Pour de nombreux observateurs, cette période a marqué un tournant, où les efforts pour instaurer des réformes nationales ont été mis à mal par une administration opposée à de tels changements. Malgré cela, les militants et leurs alliés restent déterminés, convaincus que l’histoire montre que le progrès, bien que lent, est toujours possible.

Initiatives locales : des lueurs d’espoir pour un avenir équitable

Face à l’impasse politique au niveau fédéral, les initiatives locales apparaissent comme des points lumineux dans la lutte pour l’égalité raciale. Dans plusieurs villes et États, des réformes ont été mises en place pour encadrer les pratiques policières et réduire les violences. Par exemple, certaines municipalités ont créé des équipes d’intervention composées de professionnels non armés pour répondre aux situations de crise, une mesure destinée à limiter les confrontations mortelles.

Des programmes éducatifs ont également vu le jour, visant à sensibiliser les jeunes générations aux enjeux du racisme et des inégalités. Ces initiatives montrent qu’il est possible de progresser, même à petite échelle, et qu’un changement durable peut émerger d’actions locales répétées et bien ciblées.

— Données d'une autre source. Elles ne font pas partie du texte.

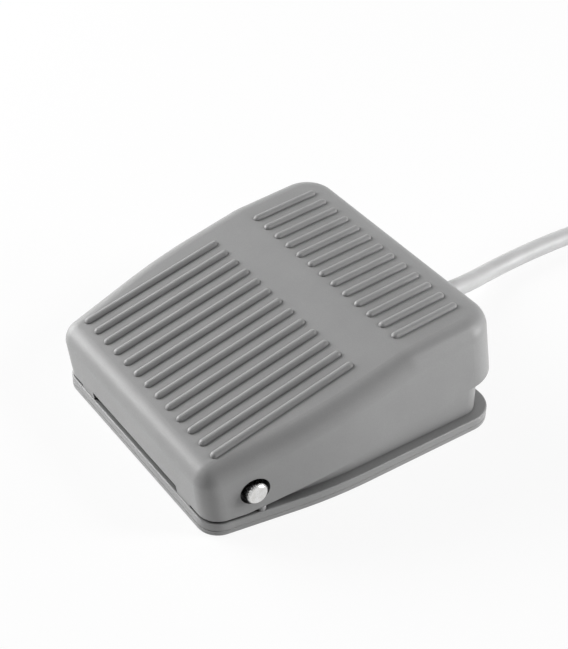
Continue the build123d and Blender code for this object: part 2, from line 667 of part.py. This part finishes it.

Bien que ces efforts soient encore modestes en comparaison des attentes initiales, ils offrent un modèle potentiel pour d’autres communautés. Ils rappellent également que le changement ne vient pas toujours d’en haut, mais peut commencer à la base, à travers des actions concrètes et une mobilisation citoyenne. Ces avancées, bien que fragiles, nourrissent l’espoir que l’esprit de BLM continue de vivre, même au-delà des projecteurs médiatiques.